Wisely, creators Sudeikis and Bill Lawrence didn’t really try. In the process of fleshing out the concept, they made a few very smart decisions. First, they went easy on the fish-out-of-water concept. Yes, there are jokes about Lasso despising tea, or learning the new names of biscuits and chips and boots and other kinds of boots, but in the grand scheme it’s a very minor part of the comedy. Other reviews that claim the show treads into cliched territory are, I think, ignoring the rarity of these forays. Second, they don’t really try to explain why Lasso, a successful Division II national championship coach, would ever accept a job with AFC Richmond, a middling English soccer club facing relegation. They dance around it a few times but never quite pinpoint the answer, because, frankly, there is no satisfying answer. If the show was devoted to even traces of realism, this would never make sense. You have to take the premise, and the drama, as fantasy; once you make that shift, you’ll be on their wavelength and stop caring. Third, they never try to force the notion that Lasso becomes some kind of soccer genius. Even when his owner tells him that he has a chance to see the sport from a new perspective (as close as they get to sports cringe despite the landmines of the conceit), all the trick plays he devises, with one hysterical exception, come from his players. Comedy or not, transforming Lasso into a soccer savant would be insulting.

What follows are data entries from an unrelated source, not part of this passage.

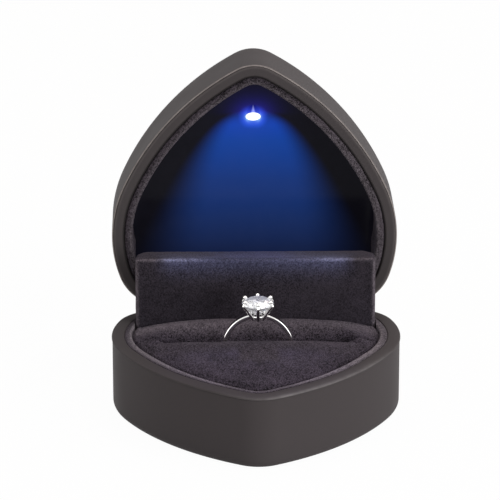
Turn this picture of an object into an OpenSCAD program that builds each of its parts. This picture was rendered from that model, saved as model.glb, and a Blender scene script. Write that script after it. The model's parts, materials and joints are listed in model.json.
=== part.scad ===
// Heart-tipped ring display box with a lamp in its lid, a slotted velvet cushion and a solitaire ring.
// Origin: centre of the flat underside. +Z up, the rounded tip points to -Y, the hinge is at the rear.

/* [Outline seen from above] */
// Width over the rims at the shoulders
box_w = 72; // [66:0.5:80]
// Length from the rounded tip to the flat rear
box_l = 62.4; // [58:0.2:70]
// Radius of the front tip
tip_r = 9.8; // [9.2:0.1:11]
// Radius of the long side curves
side_r = 66.4; // [60:0.4:90]
// Radius of the shoulders at the widest point
shoulder_r = 30; // [25:0.2:32]
// Radius of the rear corners
corner_r = 11.6; // [11:0.1:14]
// Direction in which a shoulder hands over to the rear corner, degrees from +X
corner_from = 21; // [12:1:36]

/* [Shells] */
// Height of the base from its underside to its rim
base_h = 18.4; // [17:0.2:24]
// Depth of the lid from its rim to its top
lid_h = 23.8; // [22.8:0.2:28]
// Wall thickness of both shells, which is the width of the rim faces
wall_t = 3.2; // [2.4:0.1:3.6]
// Thickness of the base floor
floor_t = 1.6; // [1.2:0.1:2.4]
// Thickness of the lid top
top_t = 1.6; // [1:0.1:1.8]
// Rounding where the base wall meets the underside
base_edge_r = 1.8; // [0.8:0.1:3]
// Rounding where the lid wall meets the top
lid_edge_r = 4.8; // [3:0.1:6]
// How far the rim bead stands out from the wall
bead_out = 0.3; // [0.1:0.05:0.5]
// Height of the rim bead
bead_h = 0.9; // [0.5:0.1:1.6]
// Draft: how much a wall leans in over its height
draft_in = 0.1; // [0.05:0.05:0.6]
// Gap between the two rims when the box is shut
seam = 0.2; // [0.1:0.05:0.4]

/* [Velvet liners] */
// Thickness of the velvet lip that lines both walls
liner_t = 2.2; // [1.6:0.1:2.6]
// How far the velvet lips stay below the rims
liner_drop = 0.2; // [0.1:0.05:0.6]
// Rounding of the lip's inner top edge
liner_edge = 1.1; // [0.4:0.1:1.4]

/* [Cushion] */
// Height of the cushion at its shoulder
pad_h = 12; // [11.4:0.1:12.8]
// How far the cushion's shoulder stays below the rim plane
pad_drop = 0.6; // [0.3:0.1:1.2]
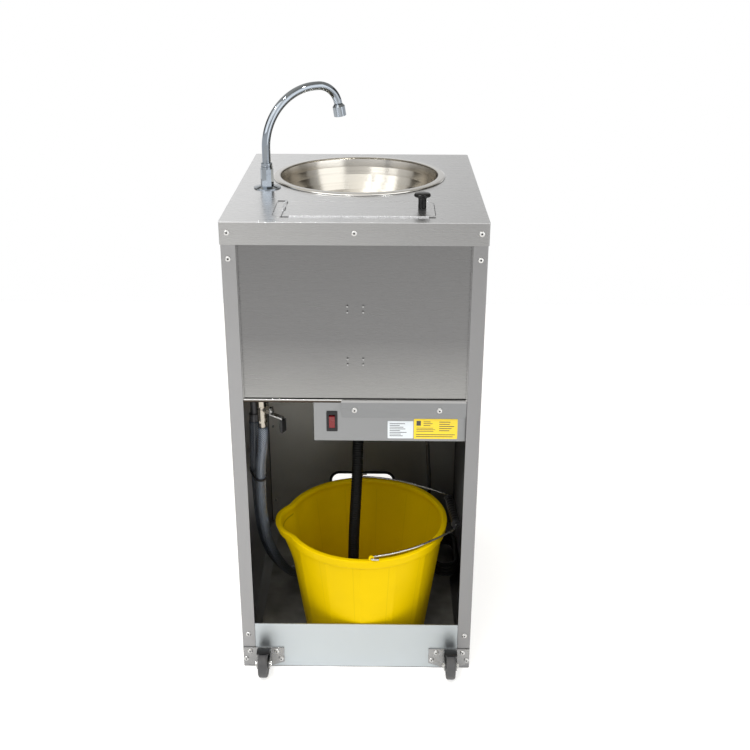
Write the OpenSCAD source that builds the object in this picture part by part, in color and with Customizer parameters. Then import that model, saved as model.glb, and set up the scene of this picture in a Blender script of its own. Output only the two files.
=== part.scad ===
// Portable hand-wash sink: folded-sheet cabinet, round bowl, foot pump, heated tank, waste bucket.
// +X is right seen from the service side, +Y points to the user, +Z is up.
// The origin is on the floor under the centre of the cabinet.

/* [Cabinet] */
// Width of the worktop
cab_w = 430; // [428:1:440]
// Depth of the worktop from the service side to the user side
cab_d = 530; // [528:1:540]
// Height of the worktop above the floor
cab_h = 865; // [860:1:900]
// Thickness of the folded sheet
sheet_t = 1.2; // [1:0.1:1.5]
// Height of the worktop's folded skirt
skirt_h = 37.5; // [34:0.5:40]
// Width of the side panels' front and rear flanges
flange_w = 24; // [22:0.5:25]
// Height of the kick panel that keeps the bucket in
kick_h = 97; // [90:1:98]
// Height of the tank shelf's top face
shelf_z = 557; // [550:1:560]

/* [Bowl] */
// Outside diameter of the bowl's rim
bowl_d = 320; // [310:2:320]
// Depth of the bowl below the worktop
bowl_depth = 140; // [130:2:145]
// Distance of the bowl's centre behind the cabinet's centre
bowl_y = 70; // [66:1:72]

/* [Tap] */
// Radius of the swan neck's large bend
neck_r = 100; // [90:2:110]
// Outside diameter of the spout tube
spout_d = 15; // [13:1:16]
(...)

Fourth, and most importantly, they make Lasso painfully, almost pathologically nice. That’s the root of his abilities as a coach and a motivator; not any kind of tactical genius, but a simple relentless optimism and decency that makes everyone around him better. Reading that, it may be tempting to roll your eyes, but the fifth wise choice they make is to endow Lasso with a surprising emotional shrewdness and even intelligence that belies his presentation as your run-of-the-mill gruff football dope. He quotes world literature, invents stem-winding puns, and has a sixth sense for how to divide and conquer individual personalities en route to getting the team on his side—all while maintaining his steadfast bonhomie. Sudeikis sells that sincerity relentlessly, and just like the doubters he’s trying to convince (they call him “wanker,” first angrily and then affectionately), we buy in despite ourselves.

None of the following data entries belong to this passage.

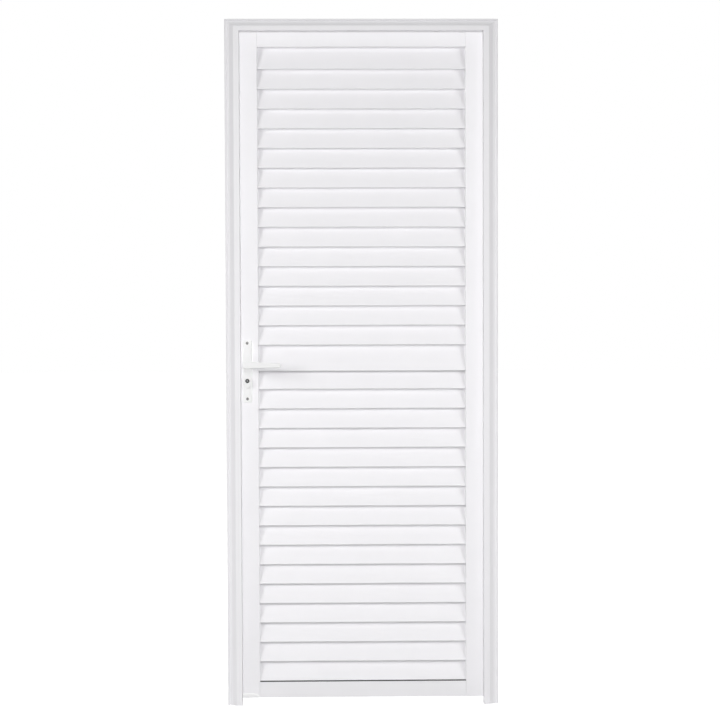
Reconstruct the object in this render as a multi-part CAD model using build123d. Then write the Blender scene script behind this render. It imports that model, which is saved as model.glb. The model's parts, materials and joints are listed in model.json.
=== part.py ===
from build123d import *
import os

# Aluminium louvred door, 2.10 x 0.80 m, hung in its own frame with a trim on the outer side.
# Millimetres. +Z is up, the outer side faces -Y and +X points to the hinge side.
# The origin is at the foot of the hinge jamb, on the face that goes against the wall,
# at the middle of the frame's depth.

# Frame tubes
frame_width = 800.0
frame_height = 2100.0
frame_depth = 54.0
frame_wall = 1.5
jamb_web = 13.5
head_web = 9.0

# Clearances round the leaf
side_gap = 6.2
head_gap = 5.0
floor_gap = 17.0
seal_gap = 5.0

# Stop profile in front of the leaf, with its seal
stop_depth = 12.0
stop_wall = 1.5
stop_lap = 5.3
seal_free = 0.3
seal_bulb = 6.0
seal_stem = 2.4
seal_root = 4.4
seal_slot = 3.0
seal_from_lip = 4.0

# Trim moulding on the outer wall face
side_trim_reach = 20.0
head_trim_reach = 18.0
trim_wall = 1.6
trim_height = 11.5
bead_width = 6.6
bead_height = 4.6
bead_shoulder = 2.4
groove_width = 2.4
groove_floor = 1.7
groove_lip = 2.8
band_width = 4.6
band_edge = 3.4
band_height = 4.2
slope_end = 27.5
trim_edge_radius = 1.5

# Leaf tubes
leaf_depth = 30.0
leaf_wall = 1.5
stile_width = 58.5
rail_height = 48.5
edge_radius = 1.2

# Louvres: lip at the lower front edge, top set back and tucked behind the lip above
louvre_wall = 1.3
louvre_front_clearance = 0.5
louvre_setback = 18.0
louvre_rise = 67.5
louvre_flange = 6.0
louvre_nose = 1.4
louvre_nose_depth = 1.6
louvre_return_depth = 7.5
louvre_return_rise = 3.2
louvre_nose_radius = 0.9
louvre_seat = 12.0
louvre_slot_clearance = 0.4
louvre_top_clearance = 0.9
upper_count = 15
lower_count = 16
bottom_lip_gap = 3.0

# Lock rail between the two banks, shaped like a taller louvre
lock_rail_lip_height = 1019.3
lock_rail_height = 87.0
lock_rail_skirt = 12.1
lock_rail_lap = 6.3
lock_rail_inset = 1.0
lock_rail_wall = 1.5

# End caps of the stiles
cap_thickness = 1.5
cap_plug = 8.0
cap_clearance = 0.3

# Lever set, one plate with a lever on each side
lever_height = 1057.0
backset = 24.8
lever_to_cylinder = 50.5
plate_width = 29.0
plate_height = 192.0
plate_thickness = 8.0
plate_above_lever = 74.7
plate_corner = 5.0
plate_edge = 2.0
plate_bore_clearance = 0.3
neck_radius = 8.0
neck_reach = 50.0
neck_from_leaf = 0.5
grip_reach = 105.0
grip_thickness = 10.0
grip_root_radius = 11.0
grip_tip_height = 13.0
grip_tip_radius = 4.0
grip_tip_drop = 2.0
grip_edge = 3.0
spindle_side = 8.0
spindle_depth = 30.0
follower_radius = 9.0
follower_clearance = 0.1

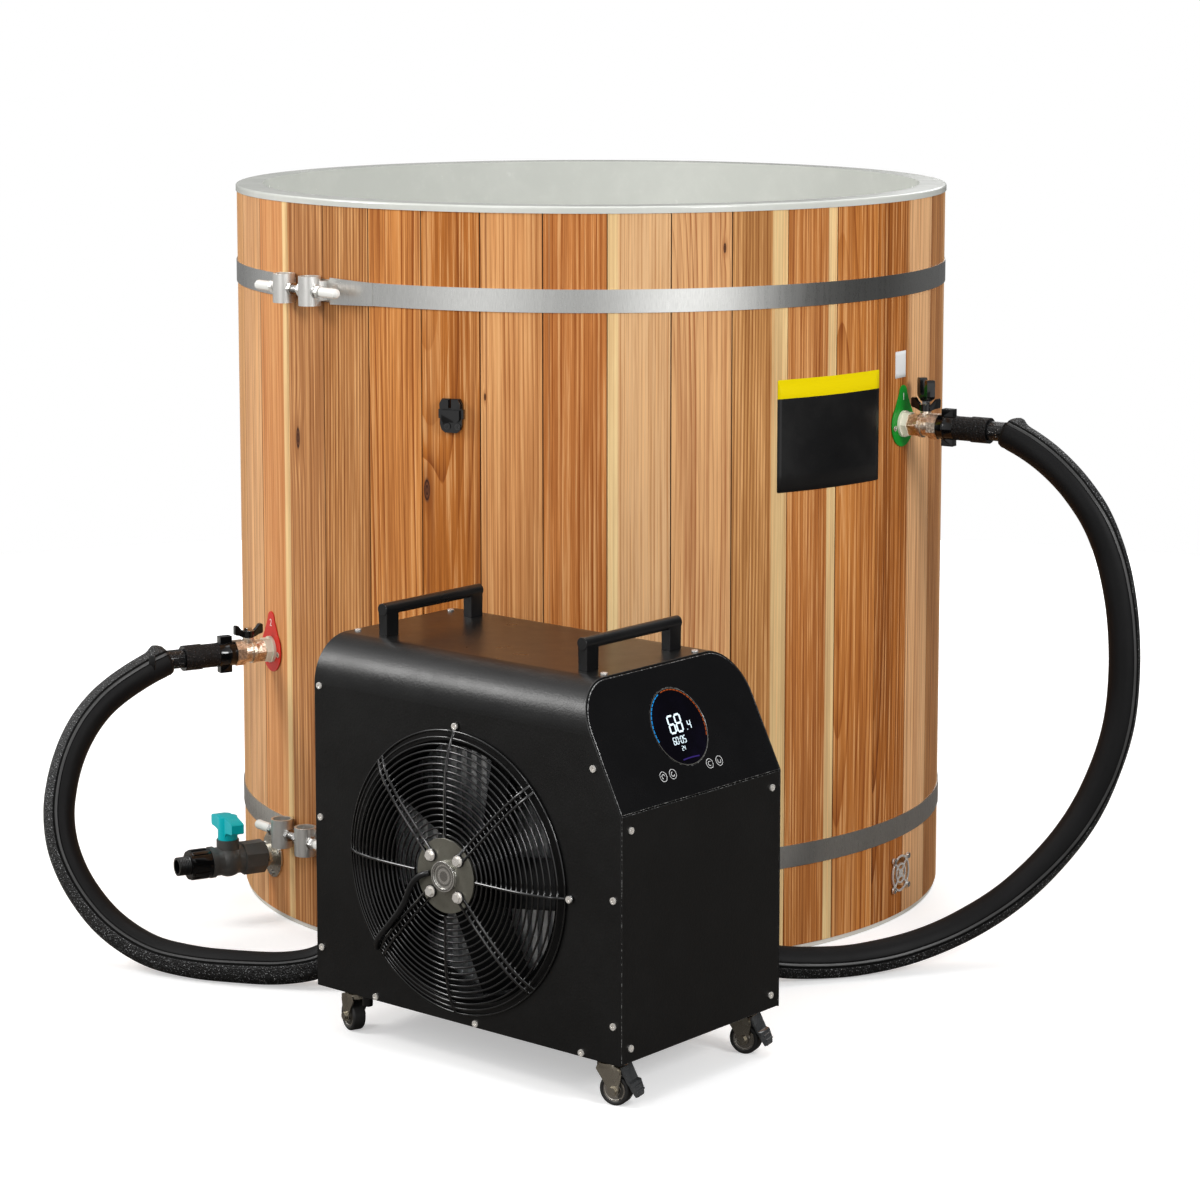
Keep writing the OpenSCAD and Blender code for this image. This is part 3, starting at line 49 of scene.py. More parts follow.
lens = bpy.data.cameras.new("camera")
lens.lens = 101.47
lens.sensor_width = 36.0
lens.shift_x = 0.00747
lens.shift_y = -0.15
camera = bpy.data.objects.new("camera", lens)
camera.location = (0.0, -4.8016, 1.3149)
camera.rotation_euler = (math.radians(82.2), 0.0, 0.0)
scene.collection.objects.link(camera)
scene.camera = camera


def soft_lamp(name, place, target, width, height, power, colour=(1.0, 1.0, 1.0)):
    lamp = bpy.data.lights.new(name, "AREA")
    lamp.shape = "RECTANGLE"
    lamp.size, lamp.size_y = width, height
    lamp.energy, lamp.color = power, colour
    holder = bpy.data.objects.new(name, lamp)
    holder.location = place
    holder.rotation_euler = (Vector(target) - Vector(place)).to_track_quat("-Z", "Y").to_euler()
    holder.visible_camera = False
    scene.collection.objects.link(holder)


soft_lamp("lamp_side", (-3.5, -0.7, 2.8), (-0.1, -0.6, 0.5), 1.2, 1.2, 80.0, (1.0, 0.99, 0.975))
soft_lamp("lamp_left", (-2.3, -4.3, 2.7), (0.0, -0.3, 0.5), 1.3, 1.6, 52.0)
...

The success of the show begins and ends with Sudeikis, but the rest of the cast is also superb. Hannah Waddingham, a star of the British theater scene but better known here as Septa “Shame!” Unella in Game of Thrones, rivets as Rebecca, the newly divorced owner of AFC Richmond who transfers her hatred of her former husband to the team he loved. She tries to sabotage Lasso and the club at every step, a la Rachel Phelps in Major League, another ice queen hellbent on wrecking a group of plucky underdogs. But unlike Phelps, she defrosts with the help of the hilarious Juno Temple as Keeley Jones, a model “famous for almost being famous.” Phil Dunster and Brett Goldstein are tremendous as team stars Jamie Tartt and Roy Kent, the former an egotistical wunderkind, the latter a fading legend. The same is true of Brendan Hunt and especially Nick Mohammed, Lasso’s sergeants-at-arms, who complete the entourage with their own brands of low-key intensity.

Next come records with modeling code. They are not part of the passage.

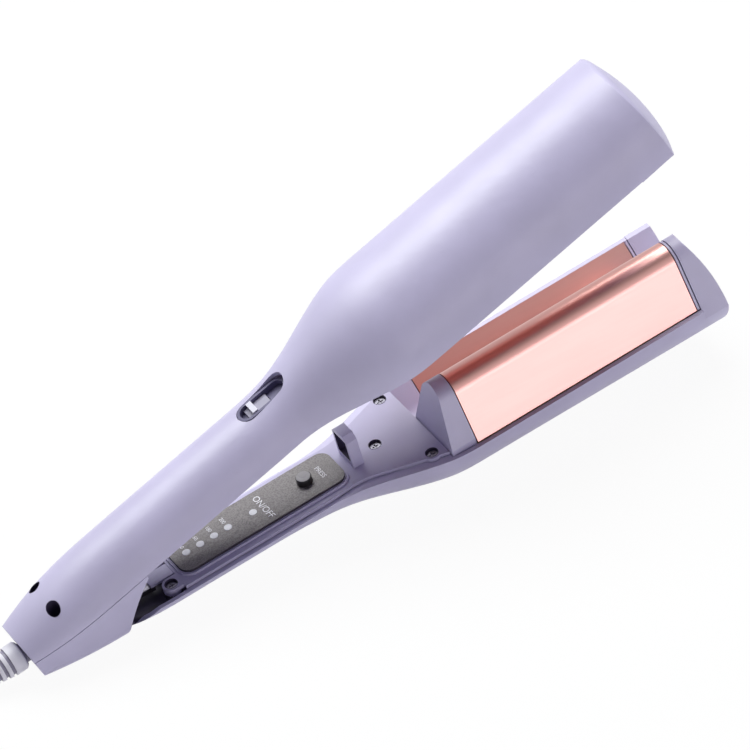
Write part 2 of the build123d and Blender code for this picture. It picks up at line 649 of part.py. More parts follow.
def make_latch_hook():
    side = [
        (-HOOK_HALF_WIDTH, DECK_TOP_Z),
        (HOOK_HALF_WIDTH, DECK_TOP_Z),
        (HOOK_HALF_WIDTH, DECK_TOP_Z + HOOK_HEIGHT - HOOK_CHAMFER),
        (HOOK_HALF_WIDTH - HOOK_CHAMFER, DECK_TOP_Z + HOOK_HEIGHT),
        (-HOOK_HALF_WIDTH + HOOK_CHAMFER, DECK_TOP_Z + HOOK_HEIGHT),
        (-HOOK_HALF_WIDTH, DECK_TOP_Z + HOOK_HEIGHT - HOOK_CHAMFER),
    ]
    start = HOOK_X - HOOK_THICKNESS / 2
    loop = extrude(section_plane(start) * make_face(Polyline(*side, close=True)), HOOK_THICKNESS, dir=(1, 0, 0))
    bottom = DECK_TOP_Z + HOOK_WINDOW_BOTTOM
    loop -= box_between(
        (start - 1, -HOOK_WINDOW_HALF_WIDTH, bottom),
        (start + HOOK_THICKNESS + 1, HOOK_WINDOW_HALF_WIDTH, bottom + HOOK_WINDOW_HEIGHT),
    )
    return loop


def make_deck_screws():
    screws = []
    for x, y in deck_screw_places():
        head = upright(x, y, SCREW_HEAD_RADIUS, SCREW_SEAT_Z, SCREW_SEAT_Z + SCREW_HEAD_HEIGHT)
        head -= Pos(x, y, SCREW_SEAT_Z + SCREW_HEAD_HEIGHT) * Box(2.8, 0.7, 1.2)
        head -= Pos(x, y, SCREW_SEAT_Z + SCREW_HEAD_HEIGHT) * Box(0.7, 2.8, 1.2)
        tip = POST_TOP_Z - screw_reach(x, y) + 0.3
        screws.append(head + upright(x, y, SCREW_SHANK_RADIUS, tip, SCREW_SEAT_Z))
    return Compound(children=screws)


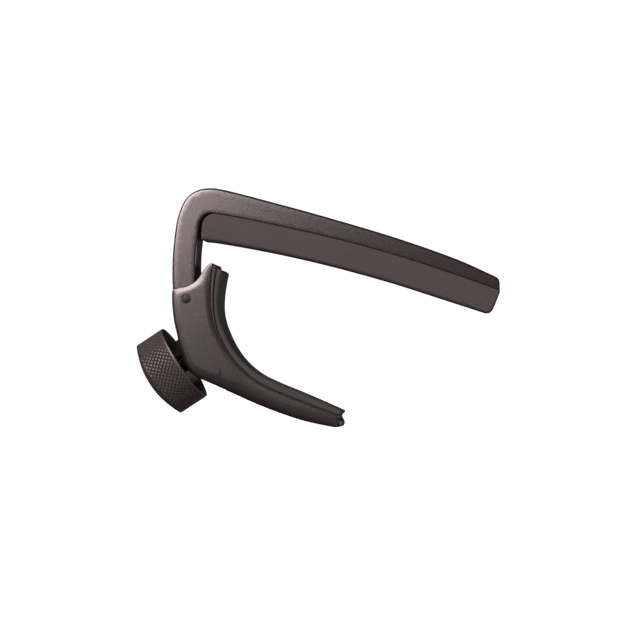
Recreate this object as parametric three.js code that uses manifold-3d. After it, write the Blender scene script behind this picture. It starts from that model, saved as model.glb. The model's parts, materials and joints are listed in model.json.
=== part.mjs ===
// Guitar capo: a C-shaped metal frame with a rubber string pad, a channel-section lever with a rubber
// neck pad, and a micrometer thumb screw that closes the lever on the neck.
// Millimetres. The outlines below are drawn in the side view, x to the right and z up, with the
// pivot pin's centre at 0, 0; y runs through the thickness. The finished capo stands on the rim of its
// knob and the tip of its lever, with its origin at the bottom centre of its bounding box.
import * as THREE from 'three';
import { mergeVertices } from 'three/addons/utils/BufferGeometryUtils.js';
import Module from 'manifold-3d';

const wasm = await Module();
wasm.setup();

// ---- driving dimensions --------------------------------------------------------------------------
const FRAME_HALF = 4.0;            // half the frame's thickness
const FRAME_EDGE = 0.6;            // rounding along the frame's edges
const STRING_PAD_HALF = 4.2;
const LEVER_HALF = 5.7;            // half the lever's width over its cheeks
const CHANNEL_HALF = 4.5;          // half the width inside the channel
const LEVER_EDGE = 0.6;
const NECK_PAD_HALF = 5.2;
const STRING_PAD_EDGE = 0.5;
const NECK_PAD_EDGE = 0.4;
const BOND_GAP = 0.15;             // pad to metal

const PIN_R = 1.0;                 // pivot pin
const PIN_HALF = 5.6;
const PIN_CLEARANCE = 0.1;
const ANCHOR_R = 0.9;              // spring anchor pin
const ANCHOR_X = 7.09;
const ANCHOR_Z = -16.38;
const WASHER_R = 2.5;
const WASHER_IN = 4.06;            // washer faces, measured from the middle of the frame
const WASHER_OUT = 4.44;

const SCREW_TILT = THREE.MathUtils.degToRad(33);   // the screw's rise from knob to lever
const SCREW_ARM = 11.0;            // pivot to screw axis
const SCREW_R = 2.0;               // M4 thread
const SCREW_TOP = 13.6;            // end held in the knob, measured from the thrust land
const SCREW_SHOULDER = 2.6;
const SCREW_CONE = 0.4;            // lead-in at the start of the thread
const BALL_R = 1.15;
const BALL_PLAY = 0.1;
const BALL_END_ANGLE = 0.45;       // where the ball runs into its neck
const NECK_R = 0.8;
const NECK_START = 2.45;
const BUTTON_R = 2.3;
const BUTTON_DOME_R = 4.0;
const BUTTON_FACE = 0.1;
const BUTTON_BACK = 2.05;
const BUTTON_BORE_R = 1.35;
const BUTTON_BORE_END = 0.6;
const BOSS_FRONT = 2.4;            // the threaded boss on the frame's tang
const BOSS_REAR = 7.7;
const BOSS_TOP = 4.9;
const BOSS_BOTTOM = 4.4;
const BOSS_HEEL = 2.6;             // the boss is shallower at its rear, towards the knob
const BOSS_STEP = 5.5;
const BOSS_R = 5.2;
const BUSH_R = 2.8;
const BUSH_BORE_R = 2.1;
const BUSH_FIT = 0.1;
const BUSH_PROUD = 0.05;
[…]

I noticed early on in the viewing experience that I wasn’t laughing very often, which sounds like a serious demerit; it’s a comedy, after all. But there are comedies that don’t make you laugh because they try and fail, and there are comedies that don’t make you laugh because they’re compelling pieces of character-based drama with comedic elements, where the story is so compelling that it ends up mattering more than the individual jokes. I felt the same way about What We Do in the Shadows, for different reasons, but Ted Lasso belongs broadly to that school; it rewards in ways that make belly laughs almost irrelevant. In short, I found it genuinely moving more than it was uproarious (although the climactic scene in the final episode might be one of the greatest athletic set pieces in comedy history, and will make any sports fan bust a gut).
It’s entirely possible I enjoyed this show so much because I’m a sports fan with a critical blind spot, or because I’m in my mid-30s and reacting against decades of irony poisoning, a reversal that has rendered me particularly susceptible to this theater of the sincere. The show itself doesn’t necessarily endorse Lasso’s worldview; there’s something very timely about the fact that the competitive drama here isn’t about winning a glorious championship, but about avoiding the shame of relegation. And yet, when faced with the unofficial AFC Richmond credo, “it’s the hope that kills you,” Lasso disagrees. “It’s the lack of hope that comes and gets you,” he tells his team, and whether or not that’s strictly correct is irrelevant. What actually matters is, do you believe?
The first three episodes of Ted Lasso premiere Friday, August 14th on Apple TV+; new episodes will air weekly after that.